Floods threaten Haiti after Tropical Storm Emily

The news comes after Tropical Storm Emily broke apart after dumping rain on Haiti and part of the Dominican Republic.

RIVERS ROSE TO dangerous levels in parts of Haiti yesterday even as Tropical Storm Emily broke apart after hitting the country and the southwestern corner of the Dominican Republic.

At least 50 homes were in danger of being flooded in the rice-farming village of L’Estere in Haiti’s Artibonite Valley.

A government worker asking people to leave, Max Obed Desir, said most refused because they wanted to protect their belongings in the remote region, where heavy rain already had been falling for weeks.

The US National Hurricane Center said all hurricane watches and warnings had been canceled but heavy rains were continuing to fall over the island of Hispaniola, which is shared by Haiti and the Dominican Republic.

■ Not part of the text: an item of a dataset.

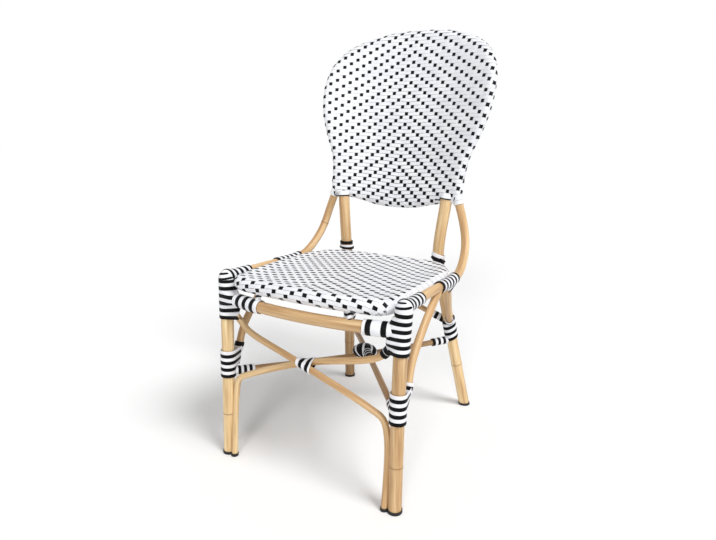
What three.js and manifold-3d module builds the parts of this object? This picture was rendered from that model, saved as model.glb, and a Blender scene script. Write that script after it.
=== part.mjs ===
// A rattan bistro chair: pole frame, woven seat and back, striped lashings at the joints.
// Millimetres, +Z up, the front of the chair faces -Y, left and right are -X and +X.
import * as THREE from 'three';
import * as BufferGeometryUtils from 'three/addons/utils/BufferGeometryUtils.js';
import Module from 'manifold-3d';

const wasm = await Module();
wasm.setup();

// Fits
const clearance = 0.3;
const overrun = 40;

// Pole diameters
const legDiameter = 28;
const frontRailDiameter = 25;
const sideRailDiameter = 20;
const frontBraceDiameter = 14;
const stretcherDiameter = 14;
const sideBraceDiameter = 17;
const strutDiameter = 15;
const rearBraceDiameter = 14;
const hoopDiameter = 20;

// Front leg, right side: the middle of the pole at three heights
const frontFoot = { x: 215, y: -224 };
const frontWaist = { x: 213, y: -213, z: 300 };
const frontTop = { x: 216, y: -205, z: 436 };

// Rear leg, right side: foot, knee, bend under the seat, seat, and its end in the back
const rearFoot = { x: 183, y: 282 };
const rearKnee = { x: 157, y: 234, z: 195 };
const rearBend = { x: 139, y: 206, z: 325 };
const rearSeat = { x: 131, y: 173, z: 432 };
const rearEnd = { x: 144, y: 179, z: 578 };

// Front rail: its height and how far it bows forward of the front legs
const frontRailHeight = 377;
const frontRailBow = 29;

// Side rail, right side: it starts at the front leg, bends up and ends in the back
const sideRailHeight = 422;
const railMiddle = { x: 214, y: -60, z: 418 };
const railRear = { x: 213, y: 52, z: 414 };
const railTurn = { x: 212, y: 104, z: 423 };
const railRise = { x: 206, y: 149, z: 456 };
const railBack = { x: 199, y: 169, z: 487 };
const railUpper = { x: 187, y: 178, z: 530 };
const railTop = { x: 171, z: 576 };

// Seat panel
const seatRimThickness = 32;
const seatTop = 432;
const seatRearDrop = 6;
const seatMiddleRise = 11;
const seatMiddleDrop = 2;
const seatOverhang = 2;
const seatRearTuck = 4;

// Back panel: its lowest point, its lean, and how far it bows in side view and in plan
const backBottom = 541;
const backHeight = 442;
const backWidth = 463;
const backSetback = 201;
const backLeanDegrees = 10.1;
const backBow = 49;
const backWrap = 45;
const backRimThickness = 31;
const backMiddleThickness = 12;

// Front cross braces: the knee, the bend over, the crossing, and the bend up to the other leg
const braceKnee = 150;
const braceHaunch = { x: 182, z: 190 };
const braceShoulder = { x: 155, z: 207 };
const braceCrossing = { y: -219, z: 268 };
const braceElbow = { x: 145, z: 306 };
const braceNeck = { x: 168, z: 315 };
const braceTop = 340;

// Side braces, right side: up the back of the front leg and over to the side rail
const sideBraceFoot = 212;
const sideBraceHeel = { x: 214, y: -177, z: 250 };
const sideBraceBend = { x: 213, y: -158, z: 294 };
const sideBraceRun = { x: 213, y: -107, z: 348 };
const sideBraceTopY = -22;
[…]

Emily dropped more than 5 inches of rain around the southwestern Dominican city of Barahona, leading the government to order the evacuation of more than 5,000 people.

About 600,000 Haitians are still living in flimsy tents and shanties because of the January 2010 earthquake.

No deaths have been reported.

In the capital, which has most of those left homeless by the earthquake, government officials evacuated a few families from a camp for quake victims to a school.

There were also voluntary evacuations in the Delmas section of Port-au-Prince.